Fishing closure daily from 2 p.m. to midnight

Montana Fish, Wildlife & Parks is advising anglers that portions of the Big Hole, Beaverhead, Clark Fork, Madison, Ruby and Sun rivers, as well as the Jefferson River and Silver Bow Creek in their entirety, will be closed to all fishing daily from 2 p.m. to midnight, effective at 2 p.m. on Wednesday, July 10. The restrictions will stay in effect until conditions improve.

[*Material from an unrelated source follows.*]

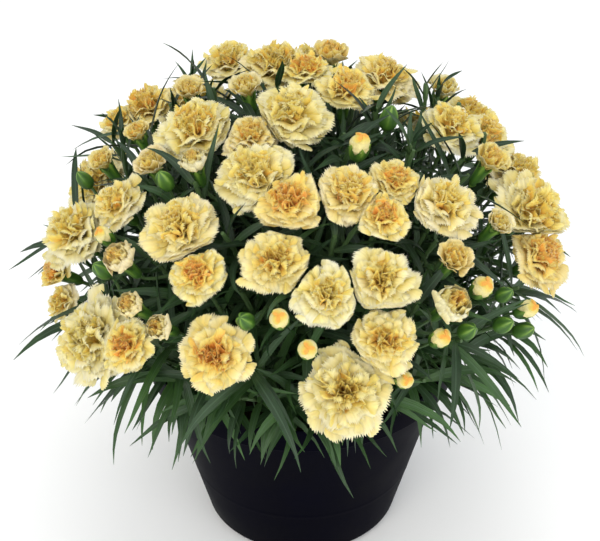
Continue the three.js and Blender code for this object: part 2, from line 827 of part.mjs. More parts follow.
/** Bud: an egg-shaped calyx, longer where the petals push out of its tip. */
function endInBud(skin, last, middle, axis, width, form) {
  const wide = width / 2;
  const long = wide * form.long;
  const rings = form.rings.map(([reach, share]) =>
    skin.ring(around(middle, axis, 5, () => [wide * reach, long * (share - 0.5)])),
  );
  skin.closeEnd(skin.bridgeAll([last, ...rings]), blend(middle, [axis, long / 2]));
}

// Corners of a stem's section in its own two directions: four where leaves grow in pairs, three on
// the side stems, which have none and start thin inside the stem that they fork from.
const FOUR_CORNERS = [[1, 1], [-1, 1], [-1, -1], [1, -1]].map(([a, b]) => [a * 0.93, b * 0.93]);
const THREE_CORNERS = [[1, 0], [-0.5, 0.87], [-0.5, -0.87]];
const THIN_START = 0.5;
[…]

Hoot-owl restrictions are issued for:

• Big Hole River –

o from the Saginaw Bridge on Skinner Meadows Road to the confluence with the North Fork of the Big Hole River

o from the Tony Schoonen Fishing Access Site to the confluence with the Beaverhead River

• Beaverhead River – from Highway 41 near East Bench Road to the confluence with the Big Hole River

• Jefferson River – from the confluence of the Big Hole and Beaverhead rivers to the Missouri River

• Madison River –

o Lower section, from the Warm Springs Fishing Access Site to the confluence with the Jefferson River

o Above Hebgen Lake, from Hebgen lake to the Yellowstone National Park boundary

• Ruby River – from the confluence with the Beaverhead River to Duncan District Road

• Sun River – from the mouth of Muddy Creek to the Highway 287 bridge

• Clark Fork River – from its headwaters to the confluence with Rock Creek

• Silver Bow Creek – its entirety

FWP's drought policy provides for angling restrictions when flows drop below critical levels for fish, when water quality is diminished or when maximum daily water temperatures reach at least 73 degrees for three consecutive days. Water temperatures of 77 degrees or more can be lethal to trout.

These restrictions are designed to protect fish that become more susceptible to disease and mortality when conditions like this exist. One short-term strategy to address heat-induced stress in Montana's wild trout is to reduce catch-and-release mortality by alerting anglers to fish only in the morning.

Anglers can reduce stress on fish at all times of the year by getting fish to the net or in hand quickly, keeping them in the water and reviving them prior to releasing them back into the river.

If high temperatures and extremely low flows persist, anglers may want to consider fishing areas with less stressful temperatures and conditions, such as larger lakes or reservoirs, or higher elevation waterbodies.